Print the first line of the material below and each line after it, exactly as written, ending with the line that contains "LEFT_KNUCKLE, down, toes, claws)".

# COLLECTED MATERIAL:
—————

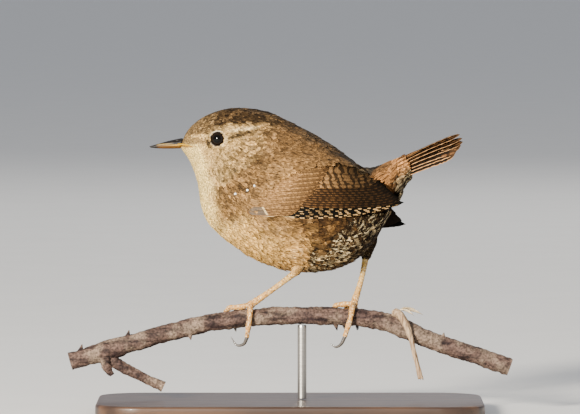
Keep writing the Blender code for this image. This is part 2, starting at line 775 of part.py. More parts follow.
def left_foot(down):
    clear = TOE_RADIUS + GAP
    toes = {
        "toe_hind": [(-11.9, -2.7, 31.6), (-12.1, -4.0, 28.6), (-12.6, -4.0, 25.4), (-12.9, -3.6, 23.0)],
        "toe_inner": [on_branch(-15.0, -14, clear), on_branch(-18.0, 6, clear), on_branch(-19.6, 50, clear)],
        "toe_middle": [on_branch(-14.2, 22, clear), on_branch(-16.6, 62, clear), on_branch(-16.6, 104, clear)],
        "toe_outer": [on_branch(-12.0, 42, clear), on_branch(-12.6, 84, clear), on_branch(-12.4, 118, clear)],
    }
    claws = {
        "hind": [(-13.0, -3.6, 22.6), (-13.9, -3.3, 20.9), (-16.0, -2.7, 20.6), (-17.7, -2.2, 23.0)],
        "inner": [on_branch(-19.9, 74, 0.9), on_branch(-20.0, 100, 0.9), on_branch(-19.6, 124, 1.0)],
        "middle": [on_branch(-16.6, 127, 0.9), on_branch(-16.4, 152, 0.9), on_branch(-16.2, 176, 1.1)],
        "outer": [on_branch(-12.3, 141, 0.9), on_branch(-12.1, 163, 0.9), on_branch(-11.9, 185, 1.1)],
    }
    foot("left", LEFT_KNUCKLE, down, toes, claws)


def right_foot(down):
    clear = TOE_RADIUS + GAP
    toes = {
        "toe_hind": [(18.7, -2.2, 32.0), (18.2, -4.0, 29.0), (17.2, -4.0, 25.6), (16.4, -3.6, 23.2)],
        "toe_inner": [on_branch(15.8, 8, clear), on_branch(13.6, 34, clear), on_branch(12.9, 74, clear)],
        "toe_middle": [on_branch(17.2, 40, clear), on_branch(16.0, 80, clear), on_branch(16.0, 116, clear)],
        "toe_outer": [on_branch(19.4, 46, clear), on_branch(19.8, 86, clear), on_branch(20.0, 118, clear)],
    }
    claws = {
        "hind": [(16.3, -3.6, 22.8), (15.3, -3.4, 20.9), (13.7, -3.0, 20.0), (12.2, -2.6, 21.0)],
        "inner": [on_branch(12.8, 98, 0.9), on_branch(12.9, 122, 0.9), on_branch(13.2, 144, 1.0)],
        "middle": [on_branch(16.0, 139, 0.9), on_branch(16.2, 163, 0.9), on_branch(16.4, 186, 1.1)],
        "outer": [on_branch(20.1, 141, 0.9), on_branch(20.2, 165, 0.9), on_branch(20.0, 188, 1.1)],
    }
    foot("right", RIGHT_KNUCKLE, down, toes, claws)


def tail():
    """Twelve vanes fanned like a roof, joined in a root that meets the rump's end."""
    root, top_tip = Vector(TAIL_ROOT), Vector(TAIL_TOP_TIP)
    vanes = []
    for side in (-1, 1):
        for pair in range(TAIL_PAIRS):
            share = pair / (TAIL_PAIRS - 1)
            lean = math.radians(TAIL_ROOF_DEG[0] + (TAIL_ROOF_DEG[1] - TAIL_ROOF_DEG[0]) * share)
            across_way = Vector((0, side * math.cos(lean), -math.sin(lean)))
            start = root + Vector(
                (0, side * TAIL_ROOT_SPREAD * (0.15 + 0.85 * share), -TAIL_ROOT_DROP * share**1.2)
            )
            gain = TAIL_LONGEST_PAIR_GAIN * math.sin(math.pi * min(share * 1.3, 1.0))
            tip = top_tip + Vector(
                (
                    TAIL_TIP_DROP[0] * share**2 + gain,
                    side * TAIL_TIP_SPREAD * (0.12 + 0.88 * share),
                    -TAIL_TIP_DROP[1] * share,
                )
            )
            along = (tip - start).normalized()
            out = across_way.cross(along) * side
            if out.z < 0:
                out = -out
            sink = 0.22 * pair + (0.11 if side > 0 else 0.0)

            def at(s, across, height, start=start, tip=tip, way=across_way, out=out, sink=sink):
                bend = out * (0.5 * math.sin(math.pi * s))
                return start.lerp(tip, s) + way * across + bend + out * (height - sink)

            vanes.append(vane(f"tail_vane_{side}_{pair}", at, TAIL_FEATHER_HALF_WIDTH))
    last = len(BODY_STATIONS) - 1
    end_ring = body_ring(last)
    middle = sum(end_ring, Vector()) / len(end_ring)
    heading = (top_tip - root).normalized()
    rings = []
    for ahead, size in ((GAP, 0.99), (1.6, 0.93), (3.2, 0.74)):
        rings.append([middle + (p - middle) * size + heading * ahead for p in end_ring])
    made = new_object("tail", *loft(rings), "flight_feathers")
    join(made, vanes)
    keep_off = body_mesh("rump_clearance", GAP)
    cut(made, keep_off)
    remove(keep_off)


def perch():
    """The cut branch with its side twig, stub and thorns, and a dried stem with a papery bract."""
    branch = branch_tube("perch_branch", finish="bark")
    twig = smooth_line([Vector((x, 0, z)) for x, z in TWIG_LINE], 2)
    stub = [Vector((x, -1.0, z)) for x, z in STUB_LINE]
    pieces = [tube("twig", twig, TWIG_RADII, 8), tube("stub", stub, STUB_RADII, 7)]
    for k, (x, turn, length) in enumerate(THORNS):
        root, tip = on_branch(x, turn, -0.8), on_branch(x + 0.5, turn, length)
        line = [root.lerp(tip, share) for share in (0, 0.45, 1)]
        pieces.append(tube(f"thorn_{k}", line, (1.0, 0.6, 0.12), 5))
    join(branch, pieces)
    stem = tube("perch_stem", smooth_line(STEM_LINE, 2), STEM_RADII, 7, "dry_stem")
    root, tip = Vector(BRACT_ROOT), Vector(BRACT_TIP)

    def at(s, across, height):
        lift = 0.6 * math.sin(math.pi * s) + height
        return root.lerp(tip, s) + Vector((0.0, across, lift))

    join(stem, [vane("bract", at, BRACT_HALF_WIDTH)])
    clearance = branch_tube("branch_clearance", GAP)
    cut(stem, clearance)
    return clearance


def stand(clearance):
    """A flat base with rounded corners, and one rod up to the branch."""
    bpy.ops.mesh.primitive_cube_add(size=1)
    base = bpy.context.object
    base.name = "stand_base"
    base.data.transform(
        Matrix.Translation((0, 0, BASE_SIZE[2] / 2 * MM))
        @ Matrix.Diagonal((*(Vector(BASE_SIZE) * MM), 1))
    )
    work = bmesh.new()
    work.from_mesh(base.data)
    upright = [e for e in work.edges if abs(e.verts[0].co.z - e.verts[1].co.z) > MM]
    bmesh.ops.bevel(
        work, geom=upright, offset=BASE_CORNER_RADIUS * MM, segments=7, affect="EDGES", profile=0.5
    )
    rim = [e for e in work.edges if min(v.co.z for v in e.verts) > (BASE_SIZE[2] - 0.01) * MM]
    bmesh.ops.bevel(
        work, geom=rim, offset=BASE_EDGE_BEVEL * MM, segments=2, affect="EDGES", profile=0.5
    )
    work.to_mesh(base.data)
    work.free()
    base.data.materials.append(material("stand_wood"))
    foot_z = BASE_SIZE[2] + GAP
    top = branch_centre(ROD_X)
    line = [Vector((ROD_X, 0, foot_z)), Vector((ROD_X, 0, top.z))]
    rod = tube("stand_rod", line, (ROD_RADIUS, ROD_RADIUS), ROD_SIDES, "stand_metal")
    cut(rod, clearance)


def finish_shading():
    for obj in bpy.context.scene.objects:
        if obj.type == "MESH":
            obj.data.shade_smooth()
            obj.data.set_sharp_from_angle(angle=math.radians(SHARP_ANGLE_DEG))


def main():
    clear_scene()
    head, neck, torso, rump = body()
    eye_parts(-1, head)
    eye_parts(1, head)
    bill()
    for label, side, droop in (("left", -1, 0.0), ("right", 1, RIGHT_WING_DROOP_DEG)):
        _, clearance = wing("wing_" + label, wing_place(side, droop))
        for part in (neck, torso, rump):
            cut(part, clearance)
        remove(clearance)
    skin = body_mesh("body_clearance", GAP)
    left_down = leg("left", LEFT_HIP, LEFT_ANKLE, LEFT_KNUCKLE, skin)
    right_down = leg("right", RIGHT_HIP, RIGHT_ANKLE, RIGHT_KNUCKLE, skin)
    remove(skin)
    left_foot(left_down)
    right_foot(right_down)
    tail()
    clearance = perch()
    stand(clearance)
    remove(clearance)
    finish_shading()


main()
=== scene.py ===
"""A wren on a cut length of branch, on a plain display stand, with its plumage feather by feather.

The bird faces -X, its left side is towards -Y and +Z is up. Sizes are named in millimetres and
become metres where a mesh is made. Colours are given as they look on a screen.
"""

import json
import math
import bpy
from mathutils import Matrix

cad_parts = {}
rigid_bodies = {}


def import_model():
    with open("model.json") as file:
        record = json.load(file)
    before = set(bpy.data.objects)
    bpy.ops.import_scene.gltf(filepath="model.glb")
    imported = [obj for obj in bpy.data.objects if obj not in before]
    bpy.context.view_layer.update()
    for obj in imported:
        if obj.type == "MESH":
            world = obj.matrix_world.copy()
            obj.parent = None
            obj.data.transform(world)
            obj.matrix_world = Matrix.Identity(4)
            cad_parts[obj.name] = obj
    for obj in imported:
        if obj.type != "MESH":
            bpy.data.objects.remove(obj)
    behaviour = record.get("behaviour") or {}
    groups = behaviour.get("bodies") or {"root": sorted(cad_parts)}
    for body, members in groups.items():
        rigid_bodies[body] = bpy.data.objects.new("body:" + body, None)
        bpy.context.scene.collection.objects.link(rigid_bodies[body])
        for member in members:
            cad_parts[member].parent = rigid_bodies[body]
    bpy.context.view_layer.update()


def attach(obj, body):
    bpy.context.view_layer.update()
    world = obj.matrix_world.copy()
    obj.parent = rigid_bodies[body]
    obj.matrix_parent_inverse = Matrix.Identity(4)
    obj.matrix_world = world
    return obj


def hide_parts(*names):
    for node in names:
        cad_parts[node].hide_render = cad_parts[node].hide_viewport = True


bl_info = {
    "name": "Wren on a branch",
    "version": (1, 0, 0),
    "blender": (4, 5, 0),
    "location": "3D View > Sidebar > Wren",
    "description": "Builds a life-size wren, its perch and its display stand",
    "category": "Add Mesh",
}

import typing

import bmesh
import bpy
import numpy as np
from mathutils import Vector, kdtree

for leftover in list(bpy.data.objects):
    bpy.data.objects.remove(leftover, do_unlink=True)
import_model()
BODY = "root"
MM = 0.001
SIDES = {-1: "left", 1: "right"}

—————

# RESPONSE FOR THIS EXERCISE:
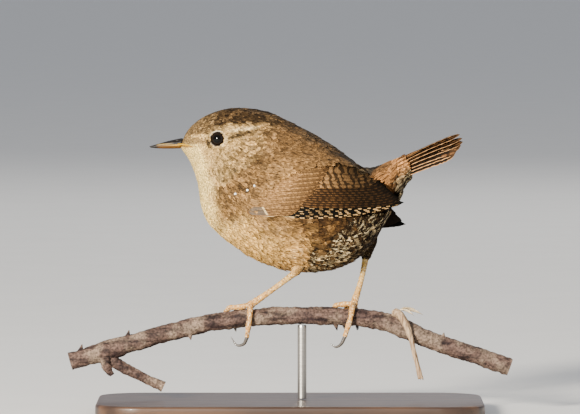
Keep writing the Blender code for this image. This is part 2, starting at line 775 of part.py. More parts follow.
def left_foot(down):
    clear = TOE_RADIUS + GAP
    toes = {
        "toe_hind": [(-11.9, -2.7, 31.6), (-12.1, -4.0, 28.6), (-12.6, -4.0, 25.4), (-12.9, -3.6, 23.0)],
        "toe_inner": [on_branch(-15.0, -14, clear), on_branch(-18.0, 6, clear), on_branch(-19.6, 50, clear)],
        "toe_middle": [on_branch(-14.2, 22, clear), on_branch(-16.6, 62, clear), on_branch(-16.6, 104, clear)],
        "toe_outer": [on_branch(-12.0, 42, clear), on_branch(-12.6, 84, clear), on_branch(-12.4, 118, clear)],
    }
    claws = {
        "hind": [(-13.0, -3.6, 22.6), (-13.9, -3.3, 20.9), (-16.0, -2.7, 20.6), (-17.7, -2.2, 23.0)],
        "inner": [on_branch(-19.9, 74, 0.9), on_branch(-20.0, 100, 0.9), on_branch(-19.6, 124, 1.0)],
        "middle": [on_branch(-16.6, 127, 0.9), on_branch(-16.4, 152, 0.9), on_branch(-16.2, 176, 1.1)],
        "outer": [on_branch(-12.3, 141, 0.9), on_branch(-12.1, 163, 0.9), on_branch(-11.9, 185, 1.1)],
    }
    foot("left", LEFT_KNUCKLE, down, toes, claws)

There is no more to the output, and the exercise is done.